What Is Oracle Price Manipulation

Experts consider Oracle Price manipulation as the most common exploit in Decentralized finance. Hackers exploit the vulnerability of the oracle smart contract, and when they succeed, the system fails or malfunctions. During this period, the hackers engage in whatever fraudulent act pleases them. 

Since Oracle provides real-life data, such as price feeds to blockchain protocols, hackers target these price feeds and manipulate them to steal funds from users' wallets. As of 2020, a report showed that DeFi protocols lost about $33million to Oracle price manipulation attacks. 

One of the proven ways to mitigate this form of attack is to enhance the protocol's security. You will have to deploy the service of a sophisticated decentralized Oracle such as Chainlink. Some developers that decide to use an on-chain oracle can combine oracles based on pools with deep liquidity. This combination will make it difficult for an attacker to skew the prices enough for such an attack to be worthwhile. 

How Mango Suffered Hack 

Mango is a digital asset trading platform on the Solana blockchain. Users on this DeFi platform can trade up to five times leverage, so it was a target for these hackers. 
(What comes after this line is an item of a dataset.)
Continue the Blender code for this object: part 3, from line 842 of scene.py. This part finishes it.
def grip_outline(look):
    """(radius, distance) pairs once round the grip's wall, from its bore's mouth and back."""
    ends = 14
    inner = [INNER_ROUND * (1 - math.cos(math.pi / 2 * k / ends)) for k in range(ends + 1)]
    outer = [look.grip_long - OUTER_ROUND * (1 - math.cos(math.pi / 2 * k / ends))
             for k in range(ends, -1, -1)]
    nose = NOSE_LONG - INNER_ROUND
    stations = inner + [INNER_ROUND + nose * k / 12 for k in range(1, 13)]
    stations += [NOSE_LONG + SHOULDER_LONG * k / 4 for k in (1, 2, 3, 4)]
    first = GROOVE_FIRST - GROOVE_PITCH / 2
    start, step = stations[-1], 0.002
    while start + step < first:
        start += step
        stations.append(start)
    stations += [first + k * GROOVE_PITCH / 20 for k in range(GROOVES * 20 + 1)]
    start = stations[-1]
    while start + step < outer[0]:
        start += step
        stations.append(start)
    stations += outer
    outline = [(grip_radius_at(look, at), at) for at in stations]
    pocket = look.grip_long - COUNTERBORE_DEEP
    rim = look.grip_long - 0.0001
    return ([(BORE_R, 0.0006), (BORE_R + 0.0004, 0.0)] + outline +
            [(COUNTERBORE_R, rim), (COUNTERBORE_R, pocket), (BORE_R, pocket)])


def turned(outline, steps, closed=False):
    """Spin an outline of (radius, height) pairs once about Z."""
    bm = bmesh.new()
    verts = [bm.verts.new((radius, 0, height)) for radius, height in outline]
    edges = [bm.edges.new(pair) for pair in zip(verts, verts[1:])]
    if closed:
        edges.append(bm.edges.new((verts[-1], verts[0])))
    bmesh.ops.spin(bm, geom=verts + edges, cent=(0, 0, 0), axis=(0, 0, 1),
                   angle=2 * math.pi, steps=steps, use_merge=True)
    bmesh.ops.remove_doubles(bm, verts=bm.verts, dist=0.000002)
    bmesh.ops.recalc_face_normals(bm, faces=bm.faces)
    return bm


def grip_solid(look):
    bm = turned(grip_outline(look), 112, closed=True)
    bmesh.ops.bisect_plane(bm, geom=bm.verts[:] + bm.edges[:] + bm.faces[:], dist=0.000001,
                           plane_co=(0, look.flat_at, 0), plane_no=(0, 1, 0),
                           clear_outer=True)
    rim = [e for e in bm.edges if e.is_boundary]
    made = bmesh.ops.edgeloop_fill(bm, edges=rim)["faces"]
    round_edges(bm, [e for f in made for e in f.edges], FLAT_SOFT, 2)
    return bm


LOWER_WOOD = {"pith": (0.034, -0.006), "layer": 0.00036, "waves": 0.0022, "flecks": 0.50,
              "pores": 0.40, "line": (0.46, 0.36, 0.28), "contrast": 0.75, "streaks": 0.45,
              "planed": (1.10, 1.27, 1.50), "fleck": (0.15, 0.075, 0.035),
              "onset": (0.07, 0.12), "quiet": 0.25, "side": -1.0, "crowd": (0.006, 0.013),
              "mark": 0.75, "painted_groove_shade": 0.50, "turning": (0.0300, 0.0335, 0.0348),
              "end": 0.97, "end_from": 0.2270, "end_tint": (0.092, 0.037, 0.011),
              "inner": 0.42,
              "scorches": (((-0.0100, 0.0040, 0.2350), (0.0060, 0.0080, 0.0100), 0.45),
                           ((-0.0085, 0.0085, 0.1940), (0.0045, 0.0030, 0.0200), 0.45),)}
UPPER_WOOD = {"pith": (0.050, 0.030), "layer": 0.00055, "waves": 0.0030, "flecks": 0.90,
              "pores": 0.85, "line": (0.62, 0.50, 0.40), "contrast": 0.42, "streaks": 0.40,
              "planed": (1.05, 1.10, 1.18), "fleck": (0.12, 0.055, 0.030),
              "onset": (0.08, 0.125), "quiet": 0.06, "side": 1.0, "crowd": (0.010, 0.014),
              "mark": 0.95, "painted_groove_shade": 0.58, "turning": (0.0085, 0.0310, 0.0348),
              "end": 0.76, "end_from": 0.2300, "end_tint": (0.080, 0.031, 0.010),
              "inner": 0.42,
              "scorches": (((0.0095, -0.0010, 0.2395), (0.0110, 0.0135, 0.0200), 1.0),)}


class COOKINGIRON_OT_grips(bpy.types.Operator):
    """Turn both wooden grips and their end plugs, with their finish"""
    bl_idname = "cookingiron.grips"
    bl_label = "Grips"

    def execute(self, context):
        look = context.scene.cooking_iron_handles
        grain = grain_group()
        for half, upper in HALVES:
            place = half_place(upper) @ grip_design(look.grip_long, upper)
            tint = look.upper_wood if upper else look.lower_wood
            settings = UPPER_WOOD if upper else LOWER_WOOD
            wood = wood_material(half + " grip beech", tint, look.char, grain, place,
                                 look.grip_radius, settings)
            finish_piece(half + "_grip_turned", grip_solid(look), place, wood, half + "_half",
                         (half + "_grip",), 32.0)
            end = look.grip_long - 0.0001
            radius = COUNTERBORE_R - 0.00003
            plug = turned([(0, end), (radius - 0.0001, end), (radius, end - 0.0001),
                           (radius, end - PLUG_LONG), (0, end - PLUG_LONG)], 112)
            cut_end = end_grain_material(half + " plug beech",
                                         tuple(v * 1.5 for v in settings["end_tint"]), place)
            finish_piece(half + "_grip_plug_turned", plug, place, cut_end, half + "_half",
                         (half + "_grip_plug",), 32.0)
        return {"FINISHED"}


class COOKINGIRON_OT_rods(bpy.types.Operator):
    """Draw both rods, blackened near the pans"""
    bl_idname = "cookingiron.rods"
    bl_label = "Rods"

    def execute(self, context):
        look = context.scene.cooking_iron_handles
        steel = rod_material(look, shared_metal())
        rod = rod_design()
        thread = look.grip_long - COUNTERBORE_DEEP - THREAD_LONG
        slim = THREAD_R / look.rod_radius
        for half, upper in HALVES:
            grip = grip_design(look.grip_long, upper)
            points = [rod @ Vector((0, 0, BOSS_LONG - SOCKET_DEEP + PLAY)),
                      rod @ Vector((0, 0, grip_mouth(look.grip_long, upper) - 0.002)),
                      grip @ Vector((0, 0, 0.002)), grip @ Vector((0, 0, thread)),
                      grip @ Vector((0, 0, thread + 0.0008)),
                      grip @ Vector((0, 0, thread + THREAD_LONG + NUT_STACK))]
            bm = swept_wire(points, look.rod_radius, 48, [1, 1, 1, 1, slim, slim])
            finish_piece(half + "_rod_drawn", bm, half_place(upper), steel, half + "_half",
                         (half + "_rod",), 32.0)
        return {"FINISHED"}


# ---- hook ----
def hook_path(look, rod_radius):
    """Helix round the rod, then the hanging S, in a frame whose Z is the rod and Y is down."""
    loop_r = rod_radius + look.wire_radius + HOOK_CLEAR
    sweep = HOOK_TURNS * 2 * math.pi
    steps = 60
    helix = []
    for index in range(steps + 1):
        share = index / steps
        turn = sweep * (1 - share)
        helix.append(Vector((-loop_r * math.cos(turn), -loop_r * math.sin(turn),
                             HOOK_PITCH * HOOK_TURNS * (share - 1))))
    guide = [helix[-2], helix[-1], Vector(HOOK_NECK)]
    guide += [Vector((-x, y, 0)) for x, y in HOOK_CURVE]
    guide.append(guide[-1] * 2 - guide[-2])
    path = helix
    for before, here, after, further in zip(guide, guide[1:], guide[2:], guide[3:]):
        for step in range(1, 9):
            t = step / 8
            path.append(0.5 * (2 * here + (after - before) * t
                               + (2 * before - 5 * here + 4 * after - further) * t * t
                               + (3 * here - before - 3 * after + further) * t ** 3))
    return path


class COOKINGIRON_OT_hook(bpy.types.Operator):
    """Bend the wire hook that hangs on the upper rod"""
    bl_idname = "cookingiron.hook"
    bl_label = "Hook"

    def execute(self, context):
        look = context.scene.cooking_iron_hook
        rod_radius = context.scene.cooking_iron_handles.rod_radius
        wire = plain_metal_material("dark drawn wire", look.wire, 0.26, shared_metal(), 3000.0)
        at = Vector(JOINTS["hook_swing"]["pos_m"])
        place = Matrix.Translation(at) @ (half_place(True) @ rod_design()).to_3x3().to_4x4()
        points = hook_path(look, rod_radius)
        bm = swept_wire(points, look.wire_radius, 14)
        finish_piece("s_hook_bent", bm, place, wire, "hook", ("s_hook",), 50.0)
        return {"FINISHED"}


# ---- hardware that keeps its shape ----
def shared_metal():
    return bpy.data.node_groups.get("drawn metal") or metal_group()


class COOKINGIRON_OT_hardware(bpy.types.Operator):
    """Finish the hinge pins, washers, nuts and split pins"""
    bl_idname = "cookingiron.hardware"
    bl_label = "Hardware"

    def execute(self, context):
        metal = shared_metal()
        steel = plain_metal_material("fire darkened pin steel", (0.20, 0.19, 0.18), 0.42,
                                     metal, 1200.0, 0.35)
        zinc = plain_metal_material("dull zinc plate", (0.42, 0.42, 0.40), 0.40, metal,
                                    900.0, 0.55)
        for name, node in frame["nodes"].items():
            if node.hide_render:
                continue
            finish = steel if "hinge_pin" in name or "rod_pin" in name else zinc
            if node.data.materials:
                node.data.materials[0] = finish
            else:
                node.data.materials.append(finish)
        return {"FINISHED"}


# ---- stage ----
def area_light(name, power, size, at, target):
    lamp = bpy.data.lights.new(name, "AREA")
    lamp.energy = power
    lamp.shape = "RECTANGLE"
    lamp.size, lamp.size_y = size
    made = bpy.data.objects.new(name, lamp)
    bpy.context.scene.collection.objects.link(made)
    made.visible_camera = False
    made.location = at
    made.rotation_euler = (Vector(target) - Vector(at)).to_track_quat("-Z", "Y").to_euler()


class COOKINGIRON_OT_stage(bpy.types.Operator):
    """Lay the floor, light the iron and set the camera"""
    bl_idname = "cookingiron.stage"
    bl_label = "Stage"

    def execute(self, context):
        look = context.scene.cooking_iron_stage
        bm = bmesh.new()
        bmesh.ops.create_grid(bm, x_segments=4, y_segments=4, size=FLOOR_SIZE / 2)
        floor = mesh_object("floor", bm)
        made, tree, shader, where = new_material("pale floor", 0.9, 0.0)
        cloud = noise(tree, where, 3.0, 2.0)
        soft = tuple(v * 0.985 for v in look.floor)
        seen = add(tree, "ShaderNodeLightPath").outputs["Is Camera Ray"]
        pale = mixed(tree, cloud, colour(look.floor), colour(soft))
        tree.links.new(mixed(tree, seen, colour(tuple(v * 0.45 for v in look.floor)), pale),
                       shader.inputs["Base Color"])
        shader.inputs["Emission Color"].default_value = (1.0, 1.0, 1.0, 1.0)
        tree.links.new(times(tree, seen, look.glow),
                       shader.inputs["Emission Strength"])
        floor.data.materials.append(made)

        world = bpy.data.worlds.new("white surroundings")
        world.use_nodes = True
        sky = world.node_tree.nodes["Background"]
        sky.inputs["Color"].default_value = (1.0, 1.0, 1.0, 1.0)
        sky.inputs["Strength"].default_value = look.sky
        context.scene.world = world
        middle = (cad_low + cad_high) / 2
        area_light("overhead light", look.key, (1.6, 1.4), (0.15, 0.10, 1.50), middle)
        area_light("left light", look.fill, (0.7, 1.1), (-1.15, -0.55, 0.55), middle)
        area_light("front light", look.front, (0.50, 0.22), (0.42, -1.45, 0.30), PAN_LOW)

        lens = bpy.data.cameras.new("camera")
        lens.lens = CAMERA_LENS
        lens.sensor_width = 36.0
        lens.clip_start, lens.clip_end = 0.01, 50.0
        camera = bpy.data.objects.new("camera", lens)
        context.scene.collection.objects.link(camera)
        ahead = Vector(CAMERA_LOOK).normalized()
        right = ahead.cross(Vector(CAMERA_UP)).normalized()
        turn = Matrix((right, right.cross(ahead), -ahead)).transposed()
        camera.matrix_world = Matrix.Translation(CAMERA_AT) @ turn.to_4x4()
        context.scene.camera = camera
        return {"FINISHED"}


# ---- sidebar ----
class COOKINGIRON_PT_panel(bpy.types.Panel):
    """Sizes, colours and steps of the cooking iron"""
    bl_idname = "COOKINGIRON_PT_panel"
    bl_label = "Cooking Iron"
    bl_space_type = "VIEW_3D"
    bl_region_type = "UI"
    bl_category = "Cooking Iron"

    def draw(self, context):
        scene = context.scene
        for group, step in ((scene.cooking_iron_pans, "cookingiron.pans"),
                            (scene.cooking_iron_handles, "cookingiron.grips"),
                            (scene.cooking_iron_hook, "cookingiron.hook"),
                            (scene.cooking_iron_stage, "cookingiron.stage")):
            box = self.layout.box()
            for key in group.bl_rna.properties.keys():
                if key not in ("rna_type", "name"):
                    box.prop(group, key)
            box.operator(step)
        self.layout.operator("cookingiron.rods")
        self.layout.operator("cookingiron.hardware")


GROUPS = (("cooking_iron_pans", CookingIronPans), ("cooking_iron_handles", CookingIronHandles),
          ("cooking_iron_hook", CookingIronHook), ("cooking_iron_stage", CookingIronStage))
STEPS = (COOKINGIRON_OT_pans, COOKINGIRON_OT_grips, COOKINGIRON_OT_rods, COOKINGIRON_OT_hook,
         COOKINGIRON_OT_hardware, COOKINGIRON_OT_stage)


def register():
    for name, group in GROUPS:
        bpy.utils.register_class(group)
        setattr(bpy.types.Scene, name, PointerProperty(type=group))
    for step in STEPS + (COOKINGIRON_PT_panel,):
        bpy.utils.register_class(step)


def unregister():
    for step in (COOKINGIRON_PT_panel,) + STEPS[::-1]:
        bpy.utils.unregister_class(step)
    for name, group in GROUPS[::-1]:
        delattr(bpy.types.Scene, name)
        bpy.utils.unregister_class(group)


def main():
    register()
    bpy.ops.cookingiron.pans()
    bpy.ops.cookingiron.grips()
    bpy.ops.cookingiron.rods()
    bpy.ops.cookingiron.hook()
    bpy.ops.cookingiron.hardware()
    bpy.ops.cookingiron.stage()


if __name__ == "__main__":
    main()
According to Ottersec, a blockchain auditing website, the hacker's first move was to manipulate the price of Mango's collateral. Then moved a step further to take massive loans from the Mango treasury. 
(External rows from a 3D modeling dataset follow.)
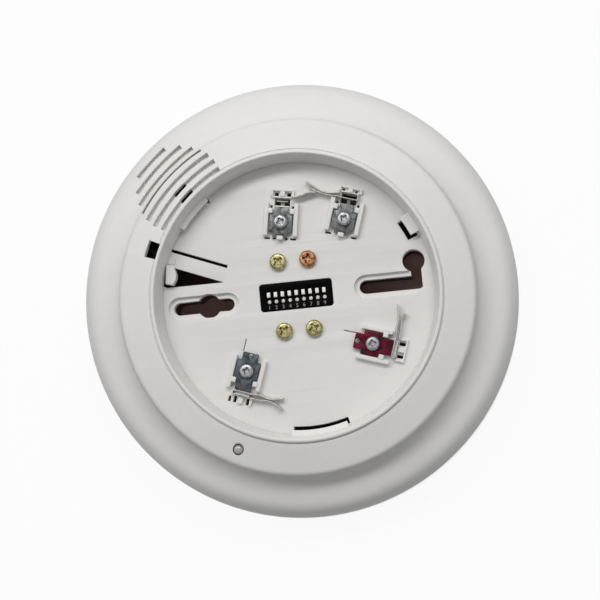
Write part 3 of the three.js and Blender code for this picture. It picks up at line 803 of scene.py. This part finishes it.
comb = {
    1: {"post": (9.5, 11.4), "cheeks": (-3.9, 3.9), "bridge": (8.95, 9.5), "bar": (11.4, 12),
        "holes": [(9.6, 11, -3, -1.5), (9.6, 11, 1.5, 3)]},
    2: {"post": (10, 11.5), "cheeks": (-3.9, 3.9), "bridge": (9.95, 10.2), "bar": (11.4, 12),
        "holes": [(10.25, 11.15, 2.15, 3.05), (10.25, 11.15, -2.55, -1.65)]},
    3: {"post": (9.2, 11.8), "cheeks": (-3.9, 3.9), "bridge": (9.08, 9.3), "bar": (11.75, 12.3),
        "holes": [(9.35, 11.6, 1.6, 2.8), (9.35, 11.6, -3, -1.9)]},
    4: {"post": (9.4, 12.1), "cheeks": (3.9,), "bridge": (9.1, 9.5), "bar": None,
        "holes": [(9.6, 12, 2.1, 3.2), (9.6, 12, -2.6, -1.5), (10, 12, -4.5, -3.6)]},
}
legSlot = {1: (5.7, 8.9, 2.8), 2: (5.7, 9.4, 2.9), 3: (8.78, 9.05, 2.9), 4: (8.78, 9.05, 2.9)}


def inDeck(points):
    return placed(points, layout)


def atTerminal(obj, number):
    return moved(obj, terminalPlaces[number], facing[number])


def armPoint(along, across):
    ahead = polar(1, arm["angle"])
    return arm["root"] + ahead * along + Vector((ahead.y, -ahead.x)) * across


def leftSlotOutline():
    s = deck["leftSlot"]
    x, y, radius = s["bulge"]
    half = s["width"] / 2
    reach = math.sqrt(radius ** 2 - half ** 2)
    lean = math.degrees(math.atan2(half, reach))
    span = 180 - 2 * lean
    line = slotOutline(s["from"], s["to"], s["y"], s["width"])
    top = arc((x, y), radius, lean, span, 14)
    low = arc((x, y), radius, 180 + lean, span, 14)
    return line[:13] + top + line[13:] + low


def rightSlotOutline():
    s = deck["rightSlot"]
    x, y, radius = s["hole"]
    low, high = s["y"] - s["width"] / 2, s["y"] + s["width"] / 2
    left = s["from"] + s["width"] / 2
    leftEnd = arc((left, s["y"]), s["width"] / 2, 90, 180, 12)
    first = math.degrees(math.atan2(-math.sqrt(radius ** 2 - (s["to"] - x) ** 2), s["to"] - x))
    last = 180 + math.degrees(math.asin(math.sqrt(radius ** 2 - (x - s["neck"]) ** 2) / radius))
    hole = arc((x, y), radius, first, last - first, 30)
    corner = arc((s["to"] - 0.8, low + 0.8), 0.8, -90, 90, 6)
    return leftEnd + corner + hole + [Vector((s["neck"], high))]


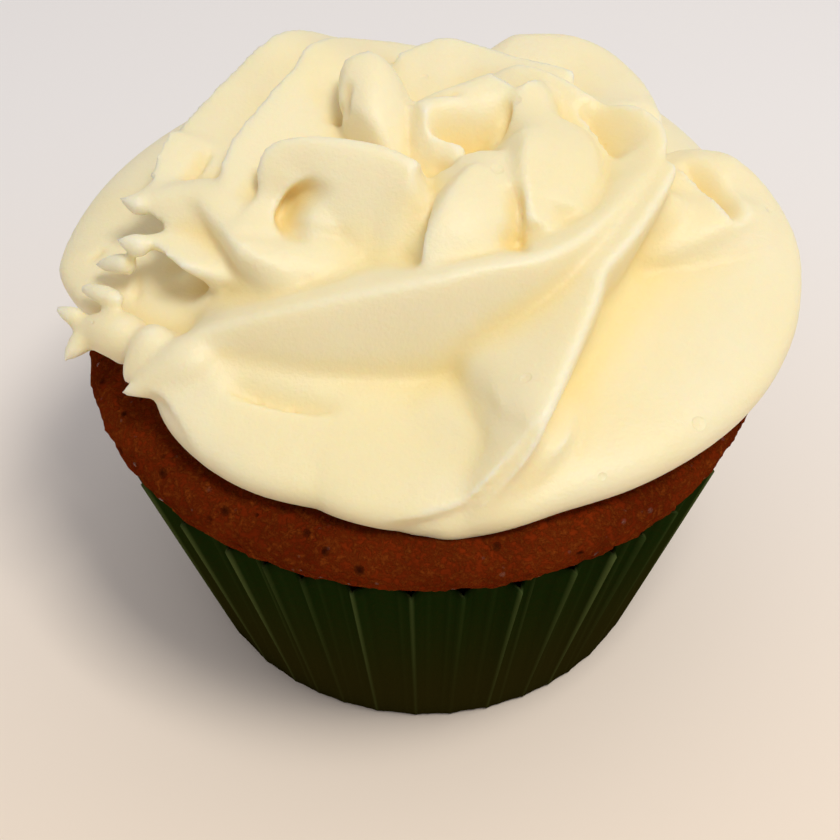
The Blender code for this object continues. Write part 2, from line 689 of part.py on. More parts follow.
def build_frosting(collection, helpers):
    frosting = build_swirl(collection)
    shreds = [build_shred(shred, number, helpers) for number, shred in enumerate(SHREDS)]
    seat = build_seat(helpers)
    make_even(frosting)

    torn = bpy.data.collections.new("torn bits")
    for shred in shreds:
        torn.objects.link(shred)
    fuse = frosting.modifiers.new("torn bits", "BOOLEAN")
    fuse.operation = "UNION"
    fuse.operand_type = "COLLECTION"
    fuse.collection = torn
    fuse.solver = "MANIFOLD"
    apply_modifiers(frosting)
    for shred in shreds:
        bpy.data.objects.remove(shred)
    bpy.data.collections.remove(torn)
    make_even(frosting)

    soften = frosting.modifiers.new("soften", "SMOOTH")
    soften.factor = SOFTEN_FACTOR
    soften.iterations = SOFTEN_ROUNDS
    apply_modifiers(frosting)

    triangles = sum(len(face.vertices) - 2 for face in frosting.data.polygons)
    thin = frosting.modifiers.new("thin out", "DECIMATE")
    thin.ratio = FROSTING_TRIANGLES / triangles
    apply_modifiers(frosting)

    cut = frosting.modifiers.new("underside", "BOOLEAN")
    cut.operation = "DIFFERENCE"
    cut.object = seat
    cut.solver = "MANIFOLD"
    apply_modifiers(frosting)
    bpy.data.objects.remove(seat)
    keep_largest(frosting)
    return frosting


def finish(target, material, sharp_angle):
    target.data.materials.clear()
    target.data.materials.append(material)
    target.data.shade_smooth()
    target.data.set_sharp_from_angle(angle=math.radians(sharp_angle))


def main():
    clear_scene()
    cupcake = make_collection("cupcake", hidden=False)
    helpers = make_collection("helpers", hidden=True)
    case = build_case(cupcake)
    cake = build_cake(cupcake)
    frosting = build_frosting(cupcake, helpers)
    finish(case, make_material("paper", PAPER_COLOUR, PAPER_ROUGHNESS), PAPER_EDGES)
    finish(cake, make_material("cake crumb", CAKE_COLOUR, CAKE_ROUGHNESS), CAKE_EDGES)
    frosting_cream = make_material("frosting cream", FROSTING_COLOUR, FROSTING_ROUGHNESS)
    finish(frosting, frosting_cream, FROSTING_EDGES)


main()
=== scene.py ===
"""Looks of a frosted cupcake: a piped cream swirl, a red-brown cake and a pleated green paper case.

Crests and profiles are given in millimetres, and each mesh is made in metres.
The cupcake stands on z = 0, centred on the origin, with its front towards -Y.
"""

import math
from collections import namedtuple

import bmesh
import bpy
import numpy as np
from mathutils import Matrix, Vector


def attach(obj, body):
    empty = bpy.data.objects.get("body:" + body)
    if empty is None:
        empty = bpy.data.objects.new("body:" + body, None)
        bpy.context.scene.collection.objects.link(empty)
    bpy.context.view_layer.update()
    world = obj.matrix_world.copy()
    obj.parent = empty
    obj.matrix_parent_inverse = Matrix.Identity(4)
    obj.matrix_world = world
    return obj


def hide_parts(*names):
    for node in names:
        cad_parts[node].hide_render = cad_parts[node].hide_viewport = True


bl_info = {
    "name": "Frosted Cupcake",
    "version": (1, 0, 0),
    "blender": (4, 5, 0),
    "location": "View3D > Sidebar > Cupcake",
    "description": "Builds a frosted cupcake in its paper case, with a plain stage",
    "category": "Add Mesh",
}

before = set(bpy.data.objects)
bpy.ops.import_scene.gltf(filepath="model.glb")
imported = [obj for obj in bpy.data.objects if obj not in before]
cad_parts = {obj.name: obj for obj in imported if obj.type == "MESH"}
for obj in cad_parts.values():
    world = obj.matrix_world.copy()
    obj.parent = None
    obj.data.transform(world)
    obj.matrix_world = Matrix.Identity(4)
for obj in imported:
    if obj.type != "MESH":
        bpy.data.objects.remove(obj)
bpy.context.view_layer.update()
MILLIMETRE = 0.001

# Paper case
CASE_HEIGHT = 33.0
CASE_BASE_RADIUS = 27.4
CASE_TOP_RADIUS = 34.9
CASE_PLEAT_STEPS = 16
CASE_LEVELS = 16
CASE_FOOT_INSET = 1.4
CASE_FOOT_RISE = 0.42
CASE_FOOT_STEP = 0.25
CASE_FOOT_DEPTH = 0.1
CASE_DEPTH_POWER = 0.9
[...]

A broad account of the attack showed that at about 6:19 PM ET, they funded "account A" with 5mm USDC collateral; the attacker subsequently offered 483 million units of MNGO perps (perpetual contracts) on the Mango Markets order book. Shortly after, the attacker funded another account with 5 million USDC collateral to buy those 483 million units of MNGO perps for $0.03 per unit. 

In another move, the attacker started moving the Mango spot market price and drove the price to $0.91 and the value of the 483 million MNGO to $423 million.

The attacker took less than an hour to take out a $116 million loan, leaving Mango's treasury with a negative balance of -116.7 million. Stolen assets include USDC, MSOL, SOL, BTC, USDT, SRM, and MNGO. 

Mango protocol has, however, disabled deposits and is taking steps to have third-party funds frozen. Similarly, they have offered the attacker a bug bounty in exchange for returning the stolen funds.